Top Corner Capital: Rethinking Venture Debt for the Seed Stage

By Kim Latypov, Claudia Fan Munce
2026 | Case No. E919 | Length 16 pgs.
The case follows two entrepreneurs—Patrick Lee, founder and managing partner of a newly established venture debt fund, and Ajay Singh, founder and chief executive of a startup developing automated root-cause analysis for software systems—as they navigate a Seed-stage venture debt transaction from the lender and borrower perspectives. The case examines the venture debt fund’s investment decision framework and deal economics, including interest, warrant coverage, and equity participation, and how these elements balance fixed-income returns with potential equity upside.

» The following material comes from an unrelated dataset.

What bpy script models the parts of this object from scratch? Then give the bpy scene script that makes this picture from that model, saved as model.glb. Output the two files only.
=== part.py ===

From the borrower’s perspective, the case explores how the startup evaluates alternative sources of financing, weighing equity dilution and governance constraints against the cost of debt and the value of additional runway to pursue more ambitious milestones. The case also contrasts bank and non-bank venture debt providers, compares their respective deal terms, and situates Seed-stage venture debt within the broader early-stage startup financing landscape.

Learning Objective

Students will learn to evaluate venture debt from both borrower and lender perspectives, determining when debt is appropriate relative to equity based on runway extension, dilution, milestone readiness, and next-round signaling. They will analyze instrument design and deal economics, including pricing, interest-only periods, warrant coverage, optional equity participation, covenants, and collateral. Students will compare bank and non-bank lenders and assess the attractiveness of their deal terms.